Trank obviously wanted to make a slowly developing movie, with very deliberate plot shifts. The character powers are not a focus until deep into act two and even then they are used sparingly. Oldly enough, even with the focus on the origin, two of the four heroes are undeveloped blank slates. Ben Grimm, who’s character showed signs of potential at first is a one note emo-rockman the remainder of the movie. Sue Storm being adopted was a big change to the fiction that doesn’t pay off in anyway, it seems to have been done solely to make Johnny Storm black.
The four have zero bonding time before having to battle Dr. Doom, and jumping the timeline 1 year did little to establish a relationship, especially with the MIA nature of the leader of the group. Alot of these changes seem very odd, but if someone it trying to take a story and truly do something different with it, they succeed.

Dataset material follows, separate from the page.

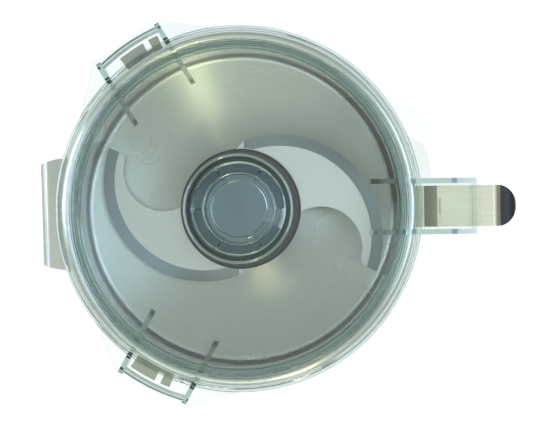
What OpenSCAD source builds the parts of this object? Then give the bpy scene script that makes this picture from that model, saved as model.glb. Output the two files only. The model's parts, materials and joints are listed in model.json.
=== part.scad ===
// Table-top vertical cutter mixer: motor base, lift-off bowl, two-blade cutter and clear lid.
// Units are millimetres. The drive axis is Z and the bench is at Z = 0.
// The bowl handle points along +X and the control panel faces -Y.

/* [Bowl] */
// Inside radius of the bowl wall
bowl_r = 121; // [112:1:135]
// Inside depth of the bowl from floor to rim
bowl_depth = 145; // [135:1:170]
// Sheet thickness of the bowl
bowl_wall = 1.5; // [1:0.1:2.5]
// Inside fillet between floor and wall
bowl_fillet = 6; // [3:0.5:10]
// Radius of the rolled bead round the rim
bead_r = 3.5; // [2.5:0.1:4.5]
// Height of the seat ring under the bowl
bowl_foot_h = 14.2; // [12.5:0.1:20]
// Distance from the inside of the bowl's wall to the outside of the seat ring
bowl_foot_inset = 17; // [14:1:23]
// Width of the seat ring
bowl_foot_w = 34; // [28:1:40]
// Outside radius of the column that the drive shaft passes through
column_r = 17; // [15:0.5:18]
// Wall of the column
column_wall = 3.5; // [2:0.5:4]
// Height of the column above the bowl floor
column_h = 62; // [60:1:64]
// Radius of the column's welded flange
column_flange_r = 40; // [34:1:60]
// Thickness of the column's welded flange
column_flange_t = 3; // [2:0.5:5]

/* [Lid tabs on the bowl] */
// Direction of the first tab on the bowl, and the second follows the ears' step
tab_angle = 121.3; // [119:0.1:123]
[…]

Unfortunately, the obvious edits and the shoehorning of the big hollywood ending, made it clear that Fox was not comfortable with where the movie was going. Much of the last act doesn’t make sense. Reed Richards ends up yell plot points directly at the audience, just incase they didn’t understand that Dr. Doom was doing bad things. Then, moments later, when it is not clear as to what Doom was doing, Reed is strangely silent. Doom’s motivation for the final scenes are thin, and combined with a grossly inconsistently representation of his powers, an actually frightening version of a great character turns laughable at times.
Of course I wasn’t there, I don’t know what movie Trank was trying to make, but I truly don’t believe this was it. Would the one he would have made been better? I don’t know. Maybe Fox panicked for good reason. We probably will never know, but I’m squarely going to place blame at the foot of Fox. Once you pick your guy with a vision, stick with it. If it fails, then you can say that the public didn’t like the vision and move on. By interfering with production so late in the process, what came out was a Trankenstein’s Monster of a movie (oh man, can we get Trankenstein trending?) that loses both its heart and its appeal. Regardless of weather Fantastic Four is a critical and financial failure, first and formost, its a failure of the film making process. The best thing that can come of this movie is a hard expensive lesson learned. I don’t know if the FF can survive this big of a structural collapse. The mind blowing part of the this is that it was actually released. It made it through writers, directors, producers, actors, executives, PR teams, etc and nobody made the decision to just pull the plug.
That says alot about the state of Hollywood business. They knew they had a clunker, its got a 9% rating on Rotten Tomatoes. 9%! The lowest rated Transformers movie is 18% and those movies are horrible, they are basically the Nickelback of movies. As always, its more important to salvage what money they can out of the project by releasing a busted-ass movie to theaters than it is shelve the entire thing. By releasing this, the FF brand that Marvel spent decades cultivating has been severely damaged. Now, when the rights inevitably revert back to Marvel and they have to figure out a way to get these wonderful characters into the MCU, their job will be extra hard.
Verdict: Fantasic Four is a disappointment, it fires on no cylinders, and leaves the team in a worse place than where it started.